Kendi Kaderimizi Nasıl Tayin Edebiliriz?
Kendi kaderimizi tayin etmek için öncelikle kendimizi tanımamız gerekir. Güçlü ve zayıf yönlerimiz nelerdir? Tutkularımız ve hayallerimiz nelerdir? Bu soruların cevaplarını bulduktan sonra, hedeflerimizi belirleyebiliriz. Hedeflerimizi belirledikten sonra ise bu hedeflere ulaşmak için bir plan yapmamız ve bu planı uygulamamız gerekir.
İlham Verici Örnekler:
Kendi kaderini tayin etmiş ve hayatlarını başarıyla yönlendirmiş birçok insan vardır. Bu insanlardan ilham alarak kendimiz için de bir yol çizebiliriz. Örneğin; Malala Yousafzai Pakistanlı bir kadın eğitim aktivisti aynı zamanda Malala, 2014 Nobel Barış Ödülü’nün sahibidir. 17 yaşındayken, Nobel Ödülü alan en genç ve ikinci Pakistanlı ve ilk Peştundur. İnsan hakları savunuculuğuyla, özellikle de Pakistan Talibanı‘nın kızların okula gitmesini yasakladığı Swat’ta kadın ve çocukların eğitimiyle tanınır. 11 yaşından itibaren kız çocuklarının eğitim hakkını savunmaktadır. Savunuculuğu uluslararası bir harekete dönüşmüş ve eski Başbakan Şahid Hakan Abbasi’ye göre Pakistan’ın “en önde gelen vatandaşı” Malala’dır. Malala Yousafzai, Taliban’a karşı verdiği mücadeleyle tüm dünyaya ilham kaynağı olmuştur. Stephen Hawking, Einstein’dan bu yana dünyaya gelen en parlak teorik fizikçi olarak kabul edilmektedir. 12 onur derecesi almıştır. 1982’de CBE ile ödüllendirilmiş. Royal Society’nin ve Amerikan Ulusal Bilimler Akademisi üyesidir. Fiziksel engelini görmezden gelip, ikinci şahışların yönlendirmesi yerine kendi kaderini kabul ettiği fiziksel engelli haliyle kendi belirlemiş ve teorik fizik alanında en önemli bilim insanı olmuştur.

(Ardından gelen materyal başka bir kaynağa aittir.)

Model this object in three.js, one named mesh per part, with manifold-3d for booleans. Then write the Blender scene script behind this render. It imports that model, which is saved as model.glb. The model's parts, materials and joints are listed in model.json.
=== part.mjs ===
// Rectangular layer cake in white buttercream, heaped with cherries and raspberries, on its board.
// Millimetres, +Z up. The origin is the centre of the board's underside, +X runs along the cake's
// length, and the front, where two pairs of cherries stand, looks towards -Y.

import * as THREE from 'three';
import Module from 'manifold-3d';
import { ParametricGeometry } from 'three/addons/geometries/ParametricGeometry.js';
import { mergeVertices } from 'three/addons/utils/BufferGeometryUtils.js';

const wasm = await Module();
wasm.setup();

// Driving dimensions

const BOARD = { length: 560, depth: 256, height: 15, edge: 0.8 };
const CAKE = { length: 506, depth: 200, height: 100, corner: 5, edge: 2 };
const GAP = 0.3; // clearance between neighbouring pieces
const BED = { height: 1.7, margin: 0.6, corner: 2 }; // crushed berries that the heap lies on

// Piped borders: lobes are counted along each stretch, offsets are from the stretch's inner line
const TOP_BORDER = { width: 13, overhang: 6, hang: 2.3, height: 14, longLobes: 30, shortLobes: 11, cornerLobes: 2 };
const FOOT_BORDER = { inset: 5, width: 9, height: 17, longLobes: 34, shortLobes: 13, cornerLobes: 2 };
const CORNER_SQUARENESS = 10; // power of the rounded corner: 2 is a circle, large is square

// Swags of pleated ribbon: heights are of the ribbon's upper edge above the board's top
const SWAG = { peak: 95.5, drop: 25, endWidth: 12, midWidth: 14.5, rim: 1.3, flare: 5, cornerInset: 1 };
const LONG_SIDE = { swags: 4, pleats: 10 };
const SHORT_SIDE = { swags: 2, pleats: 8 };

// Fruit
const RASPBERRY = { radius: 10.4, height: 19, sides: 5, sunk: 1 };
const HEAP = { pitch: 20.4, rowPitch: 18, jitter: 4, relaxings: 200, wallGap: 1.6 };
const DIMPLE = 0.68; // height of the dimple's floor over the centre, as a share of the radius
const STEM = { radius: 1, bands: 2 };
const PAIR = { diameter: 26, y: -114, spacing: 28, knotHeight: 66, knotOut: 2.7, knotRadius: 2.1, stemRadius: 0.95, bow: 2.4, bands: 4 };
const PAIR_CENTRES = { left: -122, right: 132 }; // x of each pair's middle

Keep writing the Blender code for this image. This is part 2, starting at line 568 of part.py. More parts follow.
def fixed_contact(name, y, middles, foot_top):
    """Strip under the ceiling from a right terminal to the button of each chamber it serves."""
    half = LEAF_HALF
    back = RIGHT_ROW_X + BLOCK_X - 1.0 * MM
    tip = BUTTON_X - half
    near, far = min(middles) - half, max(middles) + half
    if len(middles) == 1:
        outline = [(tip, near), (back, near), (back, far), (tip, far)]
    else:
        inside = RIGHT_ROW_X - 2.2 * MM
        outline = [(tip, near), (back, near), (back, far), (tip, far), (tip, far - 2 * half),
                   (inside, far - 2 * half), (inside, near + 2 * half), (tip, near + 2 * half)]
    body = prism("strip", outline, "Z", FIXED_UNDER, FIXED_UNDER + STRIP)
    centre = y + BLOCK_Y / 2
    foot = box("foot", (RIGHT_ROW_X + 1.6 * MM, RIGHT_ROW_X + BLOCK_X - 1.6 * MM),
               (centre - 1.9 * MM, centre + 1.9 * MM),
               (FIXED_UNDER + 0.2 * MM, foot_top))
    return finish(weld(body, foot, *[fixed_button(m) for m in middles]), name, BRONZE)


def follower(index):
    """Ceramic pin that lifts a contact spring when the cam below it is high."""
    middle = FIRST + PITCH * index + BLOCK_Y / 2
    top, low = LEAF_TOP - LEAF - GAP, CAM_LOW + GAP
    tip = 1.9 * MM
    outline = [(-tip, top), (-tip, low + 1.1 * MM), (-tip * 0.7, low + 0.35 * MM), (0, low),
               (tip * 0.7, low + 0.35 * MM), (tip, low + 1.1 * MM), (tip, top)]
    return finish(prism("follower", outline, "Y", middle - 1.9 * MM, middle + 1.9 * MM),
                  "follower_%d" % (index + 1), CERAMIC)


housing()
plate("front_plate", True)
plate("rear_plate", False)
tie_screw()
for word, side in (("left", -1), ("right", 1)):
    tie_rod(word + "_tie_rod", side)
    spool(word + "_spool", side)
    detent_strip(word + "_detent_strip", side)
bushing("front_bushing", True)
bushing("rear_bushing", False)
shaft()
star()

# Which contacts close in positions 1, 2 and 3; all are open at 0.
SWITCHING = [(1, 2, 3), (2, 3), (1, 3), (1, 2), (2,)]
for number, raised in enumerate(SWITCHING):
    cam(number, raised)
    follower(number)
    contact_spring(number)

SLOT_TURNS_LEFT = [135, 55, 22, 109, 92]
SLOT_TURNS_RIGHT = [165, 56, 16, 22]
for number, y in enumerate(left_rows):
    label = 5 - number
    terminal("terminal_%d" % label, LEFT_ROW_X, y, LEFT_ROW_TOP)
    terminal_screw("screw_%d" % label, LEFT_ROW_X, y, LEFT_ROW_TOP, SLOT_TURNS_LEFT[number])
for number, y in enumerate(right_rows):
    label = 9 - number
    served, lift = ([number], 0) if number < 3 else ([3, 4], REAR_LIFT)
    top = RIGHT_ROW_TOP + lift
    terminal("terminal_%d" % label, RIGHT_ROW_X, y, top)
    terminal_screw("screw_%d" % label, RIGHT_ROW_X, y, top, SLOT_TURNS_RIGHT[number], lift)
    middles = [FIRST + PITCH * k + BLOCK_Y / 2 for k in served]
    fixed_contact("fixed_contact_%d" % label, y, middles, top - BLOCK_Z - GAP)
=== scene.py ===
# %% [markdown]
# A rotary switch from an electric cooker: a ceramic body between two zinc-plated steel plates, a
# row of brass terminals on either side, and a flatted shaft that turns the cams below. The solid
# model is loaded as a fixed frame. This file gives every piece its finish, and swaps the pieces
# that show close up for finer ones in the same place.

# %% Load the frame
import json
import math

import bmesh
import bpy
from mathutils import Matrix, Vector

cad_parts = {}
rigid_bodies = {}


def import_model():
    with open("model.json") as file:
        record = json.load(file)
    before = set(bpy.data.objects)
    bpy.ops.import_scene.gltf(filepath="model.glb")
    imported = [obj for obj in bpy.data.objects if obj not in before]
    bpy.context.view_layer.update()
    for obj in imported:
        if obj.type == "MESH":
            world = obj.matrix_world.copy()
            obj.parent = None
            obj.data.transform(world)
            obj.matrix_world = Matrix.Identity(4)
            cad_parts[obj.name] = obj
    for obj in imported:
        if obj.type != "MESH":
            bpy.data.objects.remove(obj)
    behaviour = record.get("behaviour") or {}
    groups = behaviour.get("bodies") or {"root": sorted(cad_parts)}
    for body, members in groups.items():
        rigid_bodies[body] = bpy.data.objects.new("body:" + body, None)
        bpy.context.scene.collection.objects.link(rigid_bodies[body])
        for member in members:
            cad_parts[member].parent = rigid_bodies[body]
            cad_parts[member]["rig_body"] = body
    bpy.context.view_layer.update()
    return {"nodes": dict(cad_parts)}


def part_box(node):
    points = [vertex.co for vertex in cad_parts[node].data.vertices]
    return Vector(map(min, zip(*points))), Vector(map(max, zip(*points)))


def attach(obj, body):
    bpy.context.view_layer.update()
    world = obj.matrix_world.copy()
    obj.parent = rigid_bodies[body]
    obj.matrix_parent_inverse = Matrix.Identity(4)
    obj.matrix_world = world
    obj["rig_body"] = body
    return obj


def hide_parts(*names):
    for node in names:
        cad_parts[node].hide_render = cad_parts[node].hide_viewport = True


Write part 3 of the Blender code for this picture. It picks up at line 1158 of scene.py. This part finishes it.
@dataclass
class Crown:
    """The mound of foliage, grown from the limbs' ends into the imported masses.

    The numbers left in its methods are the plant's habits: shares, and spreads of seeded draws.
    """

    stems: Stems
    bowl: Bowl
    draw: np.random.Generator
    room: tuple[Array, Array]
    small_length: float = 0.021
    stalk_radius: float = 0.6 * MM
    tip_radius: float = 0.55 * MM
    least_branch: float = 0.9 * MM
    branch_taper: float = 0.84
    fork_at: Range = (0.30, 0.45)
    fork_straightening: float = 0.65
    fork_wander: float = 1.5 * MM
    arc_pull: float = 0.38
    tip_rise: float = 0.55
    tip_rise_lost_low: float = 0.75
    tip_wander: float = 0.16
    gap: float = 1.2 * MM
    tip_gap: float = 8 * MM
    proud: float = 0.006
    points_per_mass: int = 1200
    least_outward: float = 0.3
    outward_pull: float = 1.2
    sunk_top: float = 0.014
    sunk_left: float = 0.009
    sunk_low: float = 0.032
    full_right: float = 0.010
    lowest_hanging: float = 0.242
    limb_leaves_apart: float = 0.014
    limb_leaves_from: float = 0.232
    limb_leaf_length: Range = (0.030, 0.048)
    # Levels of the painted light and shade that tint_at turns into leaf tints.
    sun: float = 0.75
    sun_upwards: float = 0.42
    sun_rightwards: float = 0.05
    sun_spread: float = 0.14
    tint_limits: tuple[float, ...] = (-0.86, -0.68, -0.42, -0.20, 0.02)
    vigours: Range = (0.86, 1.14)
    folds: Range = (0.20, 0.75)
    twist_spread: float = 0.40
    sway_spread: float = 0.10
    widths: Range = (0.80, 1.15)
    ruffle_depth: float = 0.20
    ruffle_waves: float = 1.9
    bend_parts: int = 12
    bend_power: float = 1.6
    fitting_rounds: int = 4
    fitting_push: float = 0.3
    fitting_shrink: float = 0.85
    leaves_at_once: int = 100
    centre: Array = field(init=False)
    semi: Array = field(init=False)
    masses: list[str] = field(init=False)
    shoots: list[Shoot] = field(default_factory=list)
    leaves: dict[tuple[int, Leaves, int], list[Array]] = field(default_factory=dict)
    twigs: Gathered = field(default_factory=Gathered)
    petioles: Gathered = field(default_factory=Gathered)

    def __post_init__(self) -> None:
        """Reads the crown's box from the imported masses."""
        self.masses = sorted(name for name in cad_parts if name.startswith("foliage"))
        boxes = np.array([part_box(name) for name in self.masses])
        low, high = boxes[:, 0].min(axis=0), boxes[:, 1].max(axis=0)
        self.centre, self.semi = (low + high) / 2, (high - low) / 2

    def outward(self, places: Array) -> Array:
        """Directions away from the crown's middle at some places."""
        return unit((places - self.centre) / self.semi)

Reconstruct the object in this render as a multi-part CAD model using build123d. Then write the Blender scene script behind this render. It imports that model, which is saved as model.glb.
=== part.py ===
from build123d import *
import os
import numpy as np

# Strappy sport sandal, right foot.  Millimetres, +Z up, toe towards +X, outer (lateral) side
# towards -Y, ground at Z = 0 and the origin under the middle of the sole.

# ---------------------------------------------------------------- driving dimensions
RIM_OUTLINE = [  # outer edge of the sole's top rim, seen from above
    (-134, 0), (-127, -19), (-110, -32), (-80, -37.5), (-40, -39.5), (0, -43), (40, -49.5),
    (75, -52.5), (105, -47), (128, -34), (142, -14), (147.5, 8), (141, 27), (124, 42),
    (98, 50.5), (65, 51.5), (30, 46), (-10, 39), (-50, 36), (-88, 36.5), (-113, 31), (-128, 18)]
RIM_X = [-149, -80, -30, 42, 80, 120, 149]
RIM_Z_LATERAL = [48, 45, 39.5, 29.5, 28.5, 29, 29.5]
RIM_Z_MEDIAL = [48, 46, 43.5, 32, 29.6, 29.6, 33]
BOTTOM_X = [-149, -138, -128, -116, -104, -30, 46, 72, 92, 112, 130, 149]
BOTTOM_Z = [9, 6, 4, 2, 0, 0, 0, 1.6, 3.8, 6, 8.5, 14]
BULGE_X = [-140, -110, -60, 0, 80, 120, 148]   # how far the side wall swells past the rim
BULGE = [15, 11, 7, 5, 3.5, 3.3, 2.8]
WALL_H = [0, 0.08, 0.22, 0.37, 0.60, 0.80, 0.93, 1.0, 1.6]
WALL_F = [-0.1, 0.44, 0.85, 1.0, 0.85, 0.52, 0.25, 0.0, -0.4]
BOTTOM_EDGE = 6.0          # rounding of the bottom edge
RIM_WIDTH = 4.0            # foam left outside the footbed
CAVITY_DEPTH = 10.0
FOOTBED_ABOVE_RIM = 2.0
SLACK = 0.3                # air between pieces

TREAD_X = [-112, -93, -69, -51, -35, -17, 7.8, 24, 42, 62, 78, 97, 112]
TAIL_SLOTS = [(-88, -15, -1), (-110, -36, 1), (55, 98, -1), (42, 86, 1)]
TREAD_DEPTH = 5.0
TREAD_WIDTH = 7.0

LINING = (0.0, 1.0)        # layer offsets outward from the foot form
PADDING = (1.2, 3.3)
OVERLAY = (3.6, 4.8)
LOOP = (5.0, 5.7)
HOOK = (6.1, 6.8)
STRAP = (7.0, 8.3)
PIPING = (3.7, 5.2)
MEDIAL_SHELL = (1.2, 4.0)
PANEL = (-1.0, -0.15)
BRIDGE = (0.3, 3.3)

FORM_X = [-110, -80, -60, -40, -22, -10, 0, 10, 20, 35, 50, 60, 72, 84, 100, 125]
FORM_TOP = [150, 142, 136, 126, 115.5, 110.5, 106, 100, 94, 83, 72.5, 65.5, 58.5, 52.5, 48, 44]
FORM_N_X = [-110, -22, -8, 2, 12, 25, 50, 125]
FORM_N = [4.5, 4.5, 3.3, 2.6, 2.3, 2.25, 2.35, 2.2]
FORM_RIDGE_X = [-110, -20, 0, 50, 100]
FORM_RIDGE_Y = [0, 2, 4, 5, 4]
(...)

Sonuç: Kendi kaderini tayin etmek, her bireyin sahip olduğu bir haktır. Bu hakkı kullanarak hayatımızı kontrol altına alabilir, kendimizi geliştirebilir ve potansiyelimizi tam olarak gerçekleştirebiliriz. Kendi kaderimizi tayin etmek için öncelikle kendimizi tanımamız, hedeflerimizi belirlememiz ve bu hedeflere ulaşmak için bir plan yapmamız gerekir. Yukarıdaki okuma sonrası boş bir kağıda kendinizi tanımlayızınız, başarılı ve başarısız olduğunuz yönlernizi yazınız. Başarılı olduğunuz deneyimleri daha iyi hale getirmek için uğraş veriniz, zayıf yönlerinizi de sizi yormadan güçlendirmeye çalışınız. Unutmayın hayat sizin ve belki de hayat filminde bir defa rol alacağız!
Kalın Sağlıcakla…
Kitap: Viktor Frankl’in ‘İnsanın Anlam Arayışı’ adlı eserini tavsiye ediyorum, yazar Frankl; Nazi toplama kamplarında yaşadığı deneyimleri anlatıyor. En zor koşullarda bile umudunu kaybetmemenin ve kendi kaderini tayin etmenin önemini vurguluyor.